L’une des tâches les plus importantes de ce comité est de « classer les personnes et entités terroristes, de les enregistrer et de les rayer de la liste ». C’est pourquoi il doit se réunir au moins une fois par an, dans le but de réexaminer la liste et d’examiner si les motifs d’inscription sur la liste sont toujours justifiés. Il radie également de la liste les personnes décédées ou dont les demandes de radiation ont été acceptées (article 10). L’une de ses tâches essentielles est également d’établir un rapport indiquant si les raisons justifiant l’immatriculation de la personne ou de l’entité existent toujours et de le présenter lors de la réunion du comité, à condition qu’il soit justifié.

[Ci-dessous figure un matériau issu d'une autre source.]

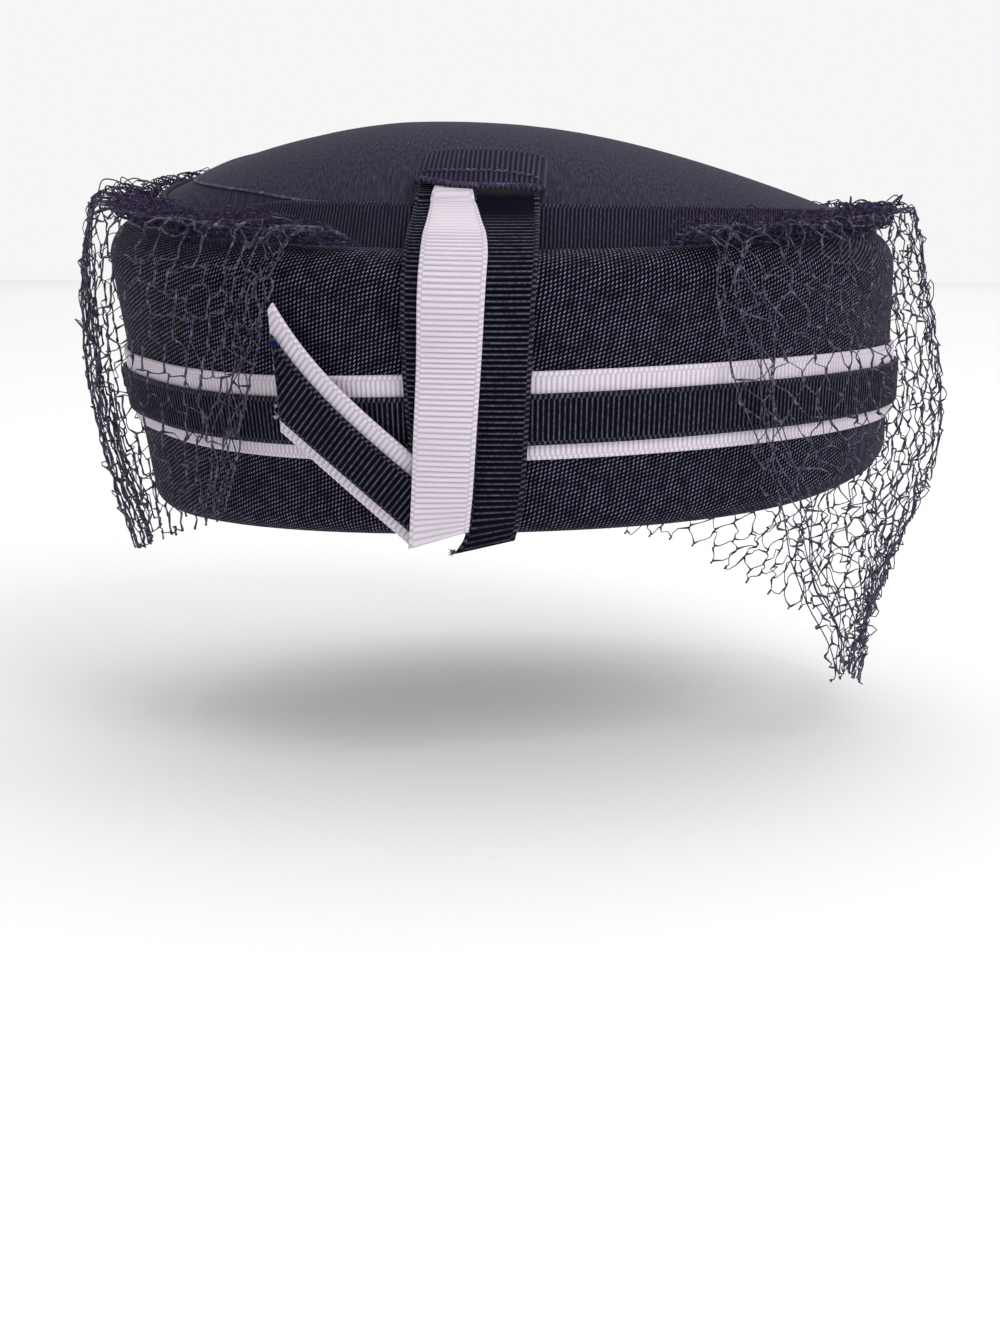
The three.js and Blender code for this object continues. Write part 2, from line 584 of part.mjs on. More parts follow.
// The net: diamonds of cloth, each with a gap cut through it, that share their edges.
function makeNet() {
  const front = new Map();
  const triangles = [];
  const edges = new Map();
  const corner = (column, row) => {
    const key = `${column},${row}`;
    if (!front.has(key)) {
      const way = THREE.MathUtils.clamp(column / (2 * veilColumns), 0, 1);
      const fall = row / veilHalfRows;
      const middle = veilPoint(way, fall);
      const half = veilNormal(way, fall).multiplyScalar(veilThickness / 2);
      front.set(key, { outer: middle.clone().add(half), inner: middle.clone().sub(half), key });
    }
    return front.get(key);
  };
  const shrink = (points, centre, share) => points.map((point) => point.clone().lerp(centre, share));
  const meanOf = (points) =>
    points.reduce((sum, point) => sum.add(point), new THREE.Vector3()).divideScalar(points.length);
  for (let row = 1; row < veilHalfRows; row += 1) {
    for (let column = 1 + ((row + 1) % 2); column < 2 * veilColumns; column += 2) {
      const corners = [
        corner(column, row - 1),
        corner(column - 1, row),
        corner(column, row + 1),
        corner(column + 1, row),
      ];
      const outer = corners.map((c) => c.outer);
      const inner = corners.map((c) => c.inner);
      const size = outer[0].distanceTo(outer[2]) + outer[1].distanceTo(outer[3]);
      const share = Math.min(0.5, (2 * veilStrand) / size + 0.04);
      const outerGap = shrink(outer, meanOf(outer), share);
      const innerGap = shrink(inner, meanOf(inner), share);
      for (let i = 0; i < 4; i += 1) {
        const n = (i + 1) % 4;
        triangles.push(...quad(outer[i], outer[n], outerGap[n], outerGap[i]));
        triangles.push(...quad(inner[n], inner[i], innerGap[i], innerGap[n]));
        triangles.push(...quad(outerGap[i], outerGap[n], innerGap[n], innerGap[i]));
        const name = [corners[i].key, corners[n].key].sort().join(" ");
        edges.set(name, edges.has(name) ? null : [corners[i], corners[n]]);
      }
    }
  }
  for (const edge of edges.values()) {
    if (!edge) continue;
    triangles.push(...quad(edge[1].outer, edge[0].outer, edge[0].inner, edge[1].inner));
  }
  return closedMesh(triangles);
}

// The gathered roll along the cuff's shoulder, thin at its two ends.
function makeRoll() {
  const sides = 8;
  const steps = 48;
  const rings = spread(0, 1, steps).map((way) => {
    const azimuth = mix(veilFrontRight - 2, veilFrontLeft + 2, way);
    const swell = 0.45 + 0.55 * Math.min(1, Math.min(way, 1 - way) * 9);
    const bumps = 1 + 0.1 * Math.sin(way * 2 * Math.PI * veilFolds * 2);
    const width = rollHalfWidth * swell * bumps;
    const height = rollHalfHeight * swell;
    const middle = topHeightAt(azimuth) + clearance + height;
    return spread(0, 360, sides)
      .slice(0, -1)
      .map((angle) =>
        cuffPoint(
          azimuth,
          rollInset - width * Math.cos(radians(angle)),
          middle + height * Math.sin(radians(angle)),
        ),
      );
  });
  const triangles = [];
  for (let i = 0; i < steps; i += 1) {
    for (let j = 0; j < sides; j += 1) {
      const n = (j + 1) % sides;
      triangles.push(...quad(rings[i][j], rings[i + 1][j], rings[i + 1][n], rings[i][n]));
    }
  }
  for (let j = 1; j < sides - 1; j += 1) {
    triangles.push([rings[0][0], rings[0][j], rings[0][j + 1]]);
    triangles.push([rings[steps][0], rings[steps][j + 1], rings[steps][j]]);
  }
  return closedMesh(triangles);
}

// A geometry as a manifold solid, and back.
const toSolid = (geometry) =>
  new wasm.Manifold(
    new wasm.Mesh({
      numProp: 3,
      vertProperties: geometry.attributes.position.array,
      triVerts: new Uint32Array(geometry.index.array),
    }),
  );
function fromSolid(solid) {
  const mesh = solid.getMesh();
  const geometry = new THREE.BufferGeometry();
  geometry.setAttribute("position", new THREE.BufferAttribute(Float32Array.from(mesh.vertProperties), 3));
  geometry.setIndex(new THREE.BufferAttribute(Uint32Array.from(mesh.triVerts), 1));
  return geometry;
}

const makeVeil = () => fromSolid(toSolid(makeNet()).add(toSolid(makeRoll())));

// Each cloth's colour and roughness.
const cloths = {
  panama: { color: 0x15151f, roughness: 0.85 },
  gabardine: { color: 0x2b2a38, roughness: 0.9 },
  navyGrosgrain: { color: 0x161824, roughness: 0.7 },
  whiteGrosgrain: { color: 0xe6dfe4, roughness: 0.65 },
  net: { color: 0x1c1a26, roughness: 0.8 },
};

const hat = new THREE.Group();
function addPiece(name, geometry, cloth) {
  const mesh = new THREE.Mesh(geometry, new THREE.MeshStandardMaterial({ ...cloth, metalness: 0 }));
  mesh.name = name;
  hat.add(mesh);
}

addPiece("cuff", makeCuff(), cloths.panama);
addPiece("crown", makeCrown(), cloths.gabardine);
addPiece("crown_band", makeCrownBand(), cloths.navyGrosgrain);
addPiece("white_stripe", makeStripe(whiteStripeWidth, 0, 0), cloths.whiteGrosgrain);
addPiece("navy_stripe", makeStripe(navyStripeWidth, navyStripeDrop, 1), cloths.navyGrosgrain);
addPiece("left_leg", makeLeftLeg(), cloths.navyGrosgrain);
addPiece("right_leg", makeRightLeg(), cloths.navyGrosgrain);
addPiece("white_ribbon", makeWhiteRibbon(), cloths.whiteGrosgrain);
addPiece("keeper", makeKeeper(), cloths.navyGrosgrain);
addPiece("white_tail", makeTail(0, tailWidth, 0, tailReach), cloths.whiteGrosgrain);
addPiece(
  "navy_tail",
  makeTail(tailBorder, tailBorder + tailNavyWidth, 1, tailReach - clearance),
  cloths.navyGrosgrain,
);
addPiece("veil", makeVeil(), cloths.net);

export default hat;
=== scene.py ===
"""Dresses a navy pillbox hat: woven cloth, ribbed grosgrain trim and a knotted net veil over the CAD.

All lengths are in metres. +Z is up, the front of the hat faces -Y and the origin is the centre of the head
opening. An azimuth is 0 at the front, 90 at +X, 180 at the back and 270 at -X, in degrees.
"""

import logging
import math
from collections.abc import Callable, Sequence
from dataclasses import dataclass, field
from enum import Enum
from functools import cache

import bpy
import numpy as np
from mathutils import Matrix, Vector

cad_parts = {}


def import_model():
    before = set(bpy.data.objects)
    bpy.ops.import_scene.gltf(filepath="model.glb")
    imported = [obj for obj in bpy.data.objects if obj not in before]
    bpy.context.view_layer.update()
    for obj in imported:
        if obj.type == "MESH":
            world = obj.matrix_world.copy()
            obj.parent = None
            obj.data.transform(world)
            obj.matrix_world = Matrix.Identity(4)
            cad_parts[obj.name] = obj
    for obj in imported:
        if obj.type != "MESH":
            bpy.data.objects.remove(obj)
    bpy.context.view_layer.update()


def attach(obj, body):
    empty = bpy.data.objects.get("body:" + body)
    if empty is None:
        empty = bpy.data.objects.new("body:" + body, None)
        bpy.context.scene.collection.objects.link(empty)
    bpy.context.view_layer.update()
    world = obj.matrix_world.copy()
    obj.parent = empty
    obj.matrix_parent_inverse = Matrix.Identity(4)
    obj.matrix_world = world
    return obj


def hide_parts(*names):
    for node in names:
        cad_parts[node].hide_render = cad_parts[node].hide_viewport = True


LOG = logging.getLogger("pillbox_hat")
BODY = "root"
MM = 0.001
TWO_PI = 2 * math.pi
UP = np.array([0.0, 0.0, 1.0])
WELD_DISTANCE = 2e-6
CLOTH_CREASE = math.radians(60)
THREAD_CREASE = math.radians(80)
WEAVE_REPEAT = 16  # the coarse weave's slanted rows close on themselves after so many threads
BEAD_SLOPE = 0.12  # how far a ribbon's edge beads lean, in ribs for each selvedge's width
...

« Toute personne en possession d’informations sur les fonds des personnes ou entités inscrites sur la liste doit, conformément au décret, mettre immédiatement en œuvre les procédures de saisie et/ou de gel. » Il en va de même pour les comptes bancaires et postaux, qui sont transférés au trésor public, où l’Administration des Domaines est chargée « d’assurer la gestion des fonds saisis et/ou gelés qui nécessitent un travail de gestion ». Ces fonds resteront sous sa gestion jusqu’à ce que le comité lève la saisie et/ou le gel ou qu’une décision judiciaire définitive soit rendue concernant leurs fonds.